Erin Roche: Yes! It is a totally different school than eight years ago when I began. There are three really big differences. First is student achievement. According to 2012 Scantron, the school was in the 32nd percentile in reading and the 50th percentile in math. This past year, we’re at the 95th percentile in both reading and math. Second, the culture is totally different. The school is student-centered and teachers really care about kids. We do all sorts of fun projects and also have very high expectations. Finally, my teachers work really well together. There is deep collaboration and teachers are having conversations with each other, not just administrators

 

The Fund: What do you enjoy about being principal of an elementary school?

ER: I taught in elementary school and I had an opportunity to go back. I like being able to see kids grow over time. I can have kids here for up to 11 years. These are the most formative years of your life. We have the great opportunity to mold a kid for the rest of their life and we take that really seriously. Whatever your success is in high school or college it is because of what happened in elementary school.

 

The Fund: What does your community involvement look like at Prescott?

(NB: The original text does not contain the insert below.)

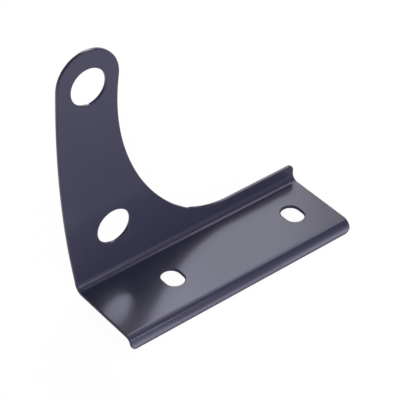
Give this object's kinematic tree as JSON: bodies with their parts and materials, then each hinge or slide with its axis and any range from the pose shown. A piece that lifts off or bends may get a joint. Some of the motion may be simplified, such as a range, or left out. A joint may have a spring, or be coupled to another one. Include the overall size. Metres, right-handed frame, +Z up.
{
  "type": "snow guard bracket",
  "caption": "Folded steel roof bracket: a screw-down base with slots and a turned-down lip, and a curved upright arm with round holes for snow guard tubes.",
  "frame": {"origin": "on the underside of the base, the face that lies on the roof, midway between the two slots' centres", "axes": "+X along the base, from the arm's end to the low flange's end; +Y across the base, from the turned-down lip to the back of the upright; +Z up, out of the roof"},
  "size_m": [0.2003, 0.0651, 0.1975],
  "materials": {
    "powder_coat": "satin powder coat, dark blue-grey"
  },
  "bodies": {
    "root": {"bracket": "powder_coat"}
  },
  "joints": []
}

ER: There are many different facets to that. We have started a couple of new things with family education workshops and alumni relations. Universities do a good job with keeping up with alumni. High schools do somewhat of an okay job. Elementary schools do nothing. It is stunning to me that this is the longest time children will be in any school, yet there are very few long term relationships. So next year, we are going to start an alumni pizza party a couple of times during the school year to keep kids connected and to let them know that we are still behind you.

 

The Fund: What excites you about the future of education?

ER: Education is no longer a black box; we do not have to wonder what is in it or how it happens. We know how every kid can be successful. As long as there is a principal who is hiring well and making sure culture is all about kids, and there are high expectations and teachers who care about kids, then school is going to be successful. We know the ingredients to make a great school.